I was a copy boy with Gil Spencer over a seven year period, from 1947 to about 1954, at the Inquirer’s City Desk, on the fourth floor at 400 N. Broad St.
In those days, the newsroom was an incubator for young people headed towards careers in communications- -especially with newspapers.
Typical weekly pay was $12 to $18/week.
I remember my and Gil’s fellow copy boys and editorial clerks in those days included…
…Al Gaudiosi, who years later became a Pulitzer prize winning reporter, after he left The Inquirer and joined The Evening Bulletin. He later became a deputy mayor of Philadelphia, under Mayor Frank Rizzo.
…Larry Campbell, who also became a Deputy Mayor of Philadelphia in the Rizzo administration.
…Russ Carmichael. He moved to The Inquirer’s library (“morgue” as it was called) where he had a long distinguished career, and is now living in Florida.
…Bill Kennedy. He was a chief copy boy. He was promoted to The Inquirer’s Features Department, where he had a long-time Inquirer career.
…Hal Freeman. He was a Sports Department copy boy. he became the first President of the Spectrum, under the ownership of Jerry Wolman.
…Me? I went into business, as the sole proprietor of an advertising agency, which continues in business, and has formed multiple publishing, broadcasting and marketing divisions.
Looking Back
In those days of linotype machines, Western Union teletypes, typewriters, carbon paper, a plethora of reporters stationed throughout the city and suburbs, it was also an era of news people being, well, different. Though…
…We all had the same-on-job name. When an editor, rewrite man or slot man wanted us, we would be summoned by a one-word shout of:
“Boy!”
______________
Gil was always a character.
Even as a copy boy, in his early twenties, he was quirky, gangley- -and most likeable.
Even as a copy boy, he had a cigarette in use, or nearby.
He was a favorite a “comer” with Inquirer Day and Night City Editors like Joe Van Hart and Joe Harper.
They were also the days of bookies working in the Composing Room.
Gil had a lifetime interest in playing the horses. (Enough said.)
Though it was not reported in newspaper obituary columns after his death; I believe he was a descendant of the publisher of a daily newspaper “The Brooklyn Eagle.”
He joined The Inquirer in 1947 after Groton Prep School, Swarthmore High and the U.S. Navy.
He did not get his high school diploma until after leaving the Navy.
Onward & Upward
His death brought an outpouring of praise from newspapermen across the country.
Among those quoted in area newspapers that published major-length obituaries, were…

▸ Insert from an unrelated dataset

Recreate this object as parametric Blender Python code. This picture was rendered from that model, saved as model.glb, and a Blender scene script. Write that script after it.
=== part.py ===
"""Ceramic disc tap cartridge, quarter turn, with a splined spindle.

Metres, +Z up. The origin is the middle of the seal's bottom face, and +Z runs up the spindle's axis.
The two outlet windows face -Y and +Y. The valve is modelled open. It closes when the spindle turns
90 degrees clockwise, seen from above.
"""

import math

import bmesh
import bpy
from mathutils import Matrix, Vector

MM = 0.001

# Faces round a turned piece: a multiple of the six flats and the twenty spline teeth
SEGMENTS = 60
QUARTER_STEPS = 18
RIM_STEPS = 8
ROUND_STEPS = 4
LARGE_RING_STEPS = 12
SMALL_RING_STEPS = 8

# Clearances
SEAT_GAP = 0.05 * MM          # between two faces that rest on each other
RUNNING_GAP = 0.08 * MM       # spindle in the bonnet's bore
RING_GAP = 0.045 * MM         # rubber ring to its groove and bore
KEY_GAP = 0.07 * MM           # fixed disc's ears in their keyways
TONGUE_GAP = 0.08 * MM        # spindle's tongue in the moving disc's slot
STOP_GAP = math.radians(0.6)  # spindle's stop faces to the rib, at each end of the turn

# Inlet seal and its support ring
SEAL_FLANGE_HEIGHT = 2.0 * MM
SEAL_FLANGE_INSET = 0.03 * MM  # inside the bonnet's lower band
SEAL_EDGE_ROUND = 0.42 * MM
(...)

…Rich Aregood, a Pulitzer Prize winner who worked with Mr. Spencer at the Philadelphia Daily News.
He said, Mr. Spencer had a passion for tabloid journalism, and “The Daily News was a real zoo and Mr. Spencer was its ringmaster.”
Current Daily News columnist Stu Bykofsky was quoted as remembering, “The first time I saw him (at the Daily News) he was leaning back in his chair, with his long legs on his desk, holding a cigarette at arm’s length and dropping live ashes on a Oriental rug a previous editor had installed.”

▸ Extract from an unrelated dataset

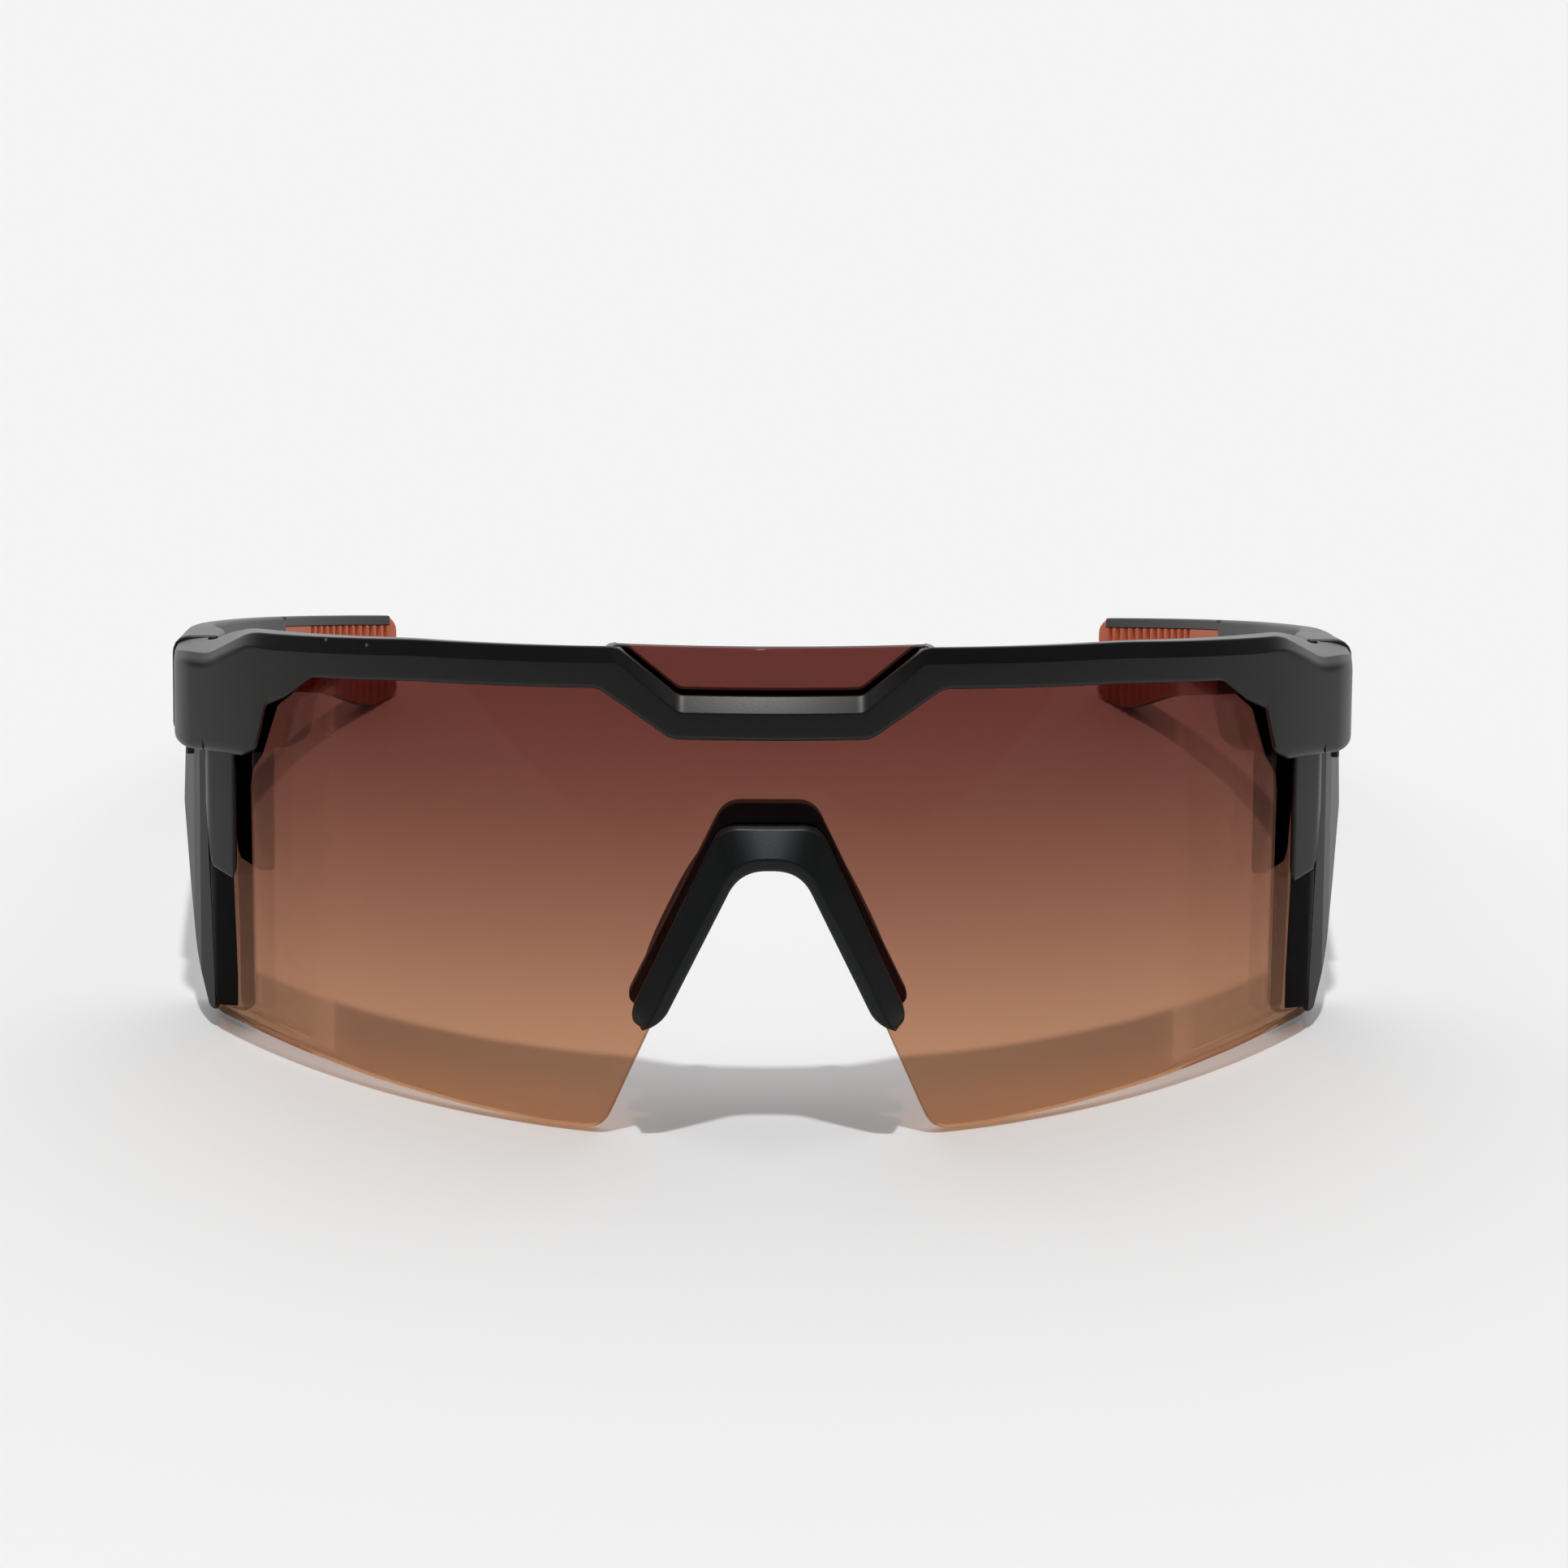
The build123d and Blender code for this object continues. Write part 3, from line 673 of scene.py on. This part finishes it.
def tab_shell(front):
    """A thin tongue that hangs from the corner block over the lens's side edge."""
    x = spread((65.4, 66.0, 0.06), (66.0, 68.8, 0.4), (68.8, 69.4, 0.06))
    centre, half = 67.4, 2.0
    inset = end_inset(x - centre, half, 0.6)
    low = np.interp(x, [65.4, 65.9, 68.7, 69.4], [26.2, 25.6, 26.6, 34.0]) + inset
    high = np.full_like(x, ENDPIECE_BOTTOM + 1.0)
    front_face = 1.6 - inset * 0.9
    gap = front.fit_gap / MM
    back = gap + 0 * x
    corners = sections([(front_face, low), (front_face, high), (back, high), (back, low)])
    return ring_shell(x, corners, 0.4, front.lens_radius / MM)


# ---------------------------------------------------------------- nose
def half_arch(points, radii, count):
    """count points along a rounded line, spaced evenly by length."""
    line = rounded_line(points, radii, 12)
    travelled = np.concatenate([[0.0], np.cumsum(np.linalg.norm(np.diff(line, axis=0), axis=1))])
    at = np.linspace(0.0, travelled[-1], count)
    return np.stack([np.interp(at, travelled, line[:, i]) for i in range(2)], axis=-1)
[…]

…Eugene L. Roberts, Jr., a former executive editor of The Inquirer, said: “He (was) a weird and wonderful editor.”
…William K. Marimow, a former editor at The Inquirer, said: “Gil was a ferocious competitor…”

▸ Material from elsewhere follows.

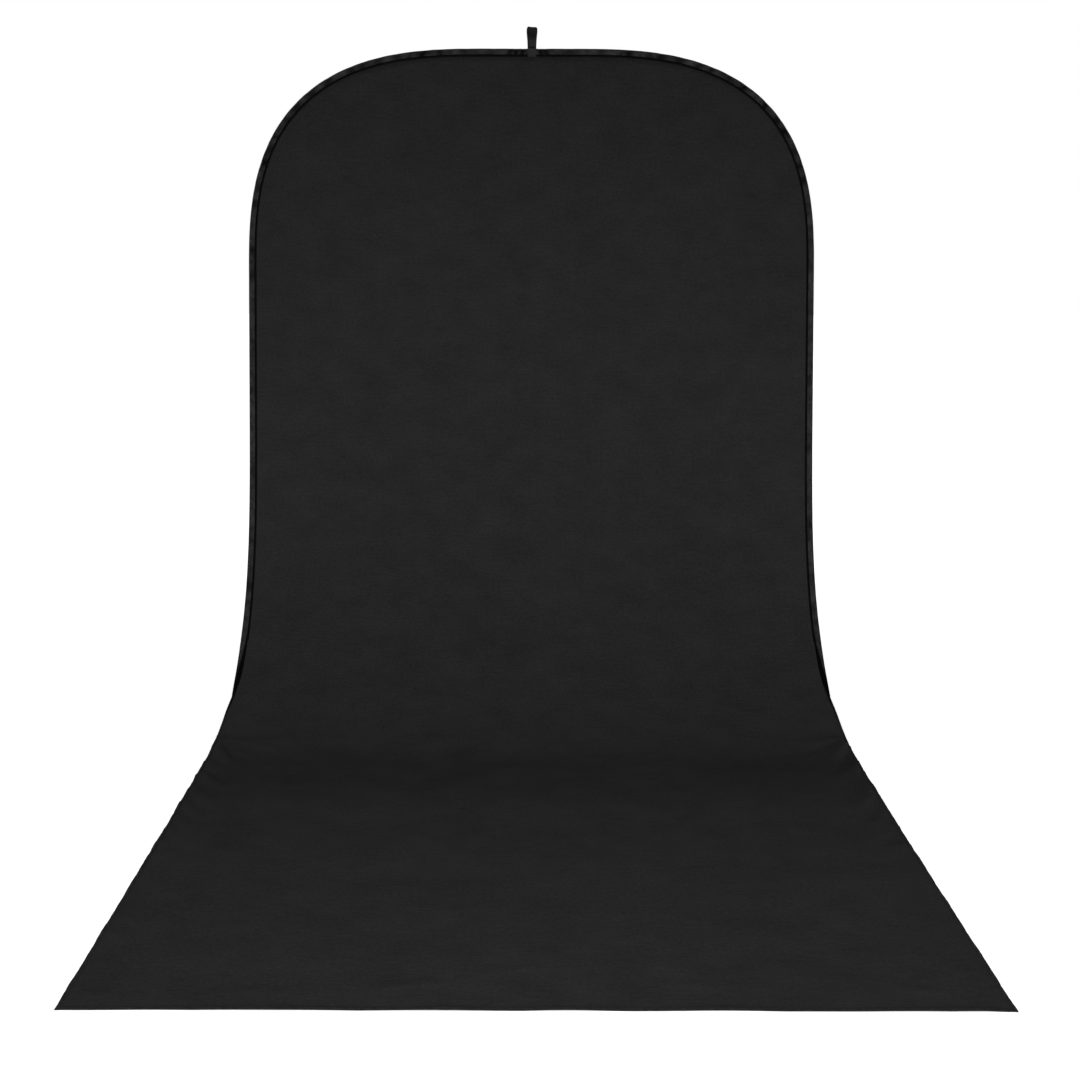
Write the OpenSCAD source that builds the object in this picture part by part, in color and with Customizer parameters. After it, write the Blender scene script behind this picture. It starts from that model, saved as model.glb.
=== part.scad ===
// Collapsible cloth photo background with a train. A sprung steel hoop in a sewn casing
// holds the upright part of one long cotton sheet. The sheet sweeps forward in a cove and
// goes on over the floor as a train. A webbing loop at the top hangs it from a stand.
// X is across the cloth, -Y is where the sitter and the train are, +Z is up.

/* [Cloth] */
// Width of the cloth, and of the hoop over its casing
cloth_w = 2440; // [1800:10:3200]
// Length of the cloth along its sweep, from the top edge to the front hem
cloth_l = 4880; // [4000:10:6000]
// Thickness of one layer of cloth
cloth_t = 0.8; // [0.5:0.1:1.4]
// Width of the double-turned hem
hem_w = 10; // [6:0.5:20]
// Width of a row of stitches
thread_w = 1.2; // [0.6:0.1:2]
// Height of a row of stitches above the cloth
thread_h = 0.4; // [0.3:0.05:0.8]

/* [Sweep] */
// Lean of the upright cloth away from the sitter, in degrees
lean = 11.5; // [0:0.5:20]
// Length of cloth in the cove, where it turns from upright to flat
cove_l = 2200; // [1400:10:2700]
// How late along the cove the tightest bend comes; 1 is in the middle
cove_skew = 1.2; // [0.8:0.05:1.6]
// How strongly the bend gathers in the cove's middle
cove_power = 1.6; // [0.5:0.05:2.5]
// Length of the cove's end in front of the hoop's bottom rail
cove_past_rail = 30; // [-60:5:200]

/* [Hoop] */
// Length of the hoop laid flat, top rail to bottom rail
hoop_l = 3600; // [2900:10:4300]
// Half the straight stretch in the middle of the top and bottom rails
rail_flat = 200; // [150:5:400]
// Length of side that each rounded corner takes up
corner_h = 950; // [600:10:1200]
// Power of the corner curve; 2 is an ellipse, more is squarer
corner_power = 2.75; // [2:0.05:4]
// Width of the spring steel band
band_w = 15; // [10:0.5:20]
// Thickness of the spring steel band
band_t = 1.2; // [0.8:0.1:1.6]

/* [Casing] */
// Width of the casing over its fold and seam
casing_w = 32; // [26:0.5:45]
// Thickness of the casing's wall
casing_t = 0.7; // [0.5:0.05:1.2]
// Room between the band and the casing
casing_gap = 0.8; // [0.5:0.05:2]
// Depth of the casing's middle under the cloth along the bottom rail
tuck_depth = 5; // [4.5:0.1:9]
// Length of side in which the casing passes from the cloth's edge to its underside
tuck_l = 260; // [150:5:400]
// Length of side in which the hem comes out over the casing
cover_l = 240; // [120:5:400]

/* [Band splice] */
// Length of the steel sleeve over the band's meeting ends
sleeve_l = 80; // [50:1:120]
// Wall of the sleeve
sleeve_t = 0.8; // [0.5:0.1:1.2]
// Diameter of the rivets
rivet_d = 4; // [3:0.1:5]
// Height of a rivet's head
rivet_head = 0.6; // [0.4:0.1:1]
// Thickness of the tape round each end of the sleeve
tape_t = 0.4; // [0.2:0.05:0.6]
// Width of the tape
tape_w = 16; // [10:0.5:22]
// Length of the cloth lap that joins the casing's two ends
lap_l = 160; // [120:5:240]

/* [Hang loop] */
// Width of the webbing
webbing_w = 38; // [25:1:50]
// Thickness of the webbing
webbing_t = 1.6; // [1:0.1:2.4]
// Height of the eye above its neck
eye_h = 80; // [60:1:120]
// Radius of the eye's round top, inside the webbing
eye_r = 13; // [9:0.5:20]
// Height of the neck above the top of the casing
neck_h = 10; // [9:0.5:16]
// How far the tails run down past the casing's seam
tail_past = 4; // [3:0.5:12]

/* [Train] */
// Distance from the bottom rail to the line where the train folds
fold_past_rail = 250; // [150:5:400]
// Gap between the two cloths at the fold line
fold_gap = 6; // [5:0.5:10]

/* [Hidden] */
clear = 0.3;
edge_gap = 0.6;
cove_steps = 72;
corner_steps = 18;
side_steps = 20;
rail_steps = 2;
cloth_rows = 40;
upright = 90 - lean;
straight_l = hoop_l + cove_past_rail - cove_l;
fold_s = hoop_l + fold_past_rail;
corner_w = cloth_w / 2 - rail_flat;
tuck_s = hoop_l - corner_h - 150;
cover_s = tuck_s + tuck_l;
hem_t = 3 * cloth_t;
rest_z = cloth_t / 2;
sleeve_w = band_w + 2 * clear + 2 * sleeve_t;
sleeve_h = band_t + 2 * clear + 2 * sleeve_t;
rivet_x = sleeve_l / 2 - tape_w - rivet_d;
rail_over = tuck_depth + (sleeve_h / 2 + rivet_head + clear + casing_t) - cloth_t / 2;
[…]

…Chuck Stone, a former Daily News columnist, was quoted, “A tall Ichabod Crane of a man with a mischievous twinkle…(He) carried this city’s soul in his heart.”
Mr. Spencer was Daily News editor for nine years, from 1975 to 1984.
He left to become top editor at the New York Daily News. He also served as editor of the Denver Post until he retired in 1993.
His early stints, after leaving The Inquirer included being a reporter at the Chester Daily Times, a photographer-sportswriter at the Mount Holly Herald, editor at The Main Line Times and editor at the Trentonian.
Other platitudes…
…Zachary Stalberg, who took over Mr. Spencer’s job in 1984 when he went to the N.Y. paper, and is now executive director of the Committee of Seventy, said: “Gil was the best newspaperman I ever met. And the best human being.”
_____________
Mr. Spencer is survived by his second wife, Isabel Caroline Brannon, who he married in 1968.
She had worked with Gil at The Main Line Times, and joined him again at The Daily News where she was that papers first female police reporter.
He is also survived by three daughters, Amy Becker, Blair Margel and Isabel “Charlie”; plus two sons, Gil Spencer IV, a columnist for the Delaware County Times, and Jonathan; 10 grandchildren, and two great grandchildren.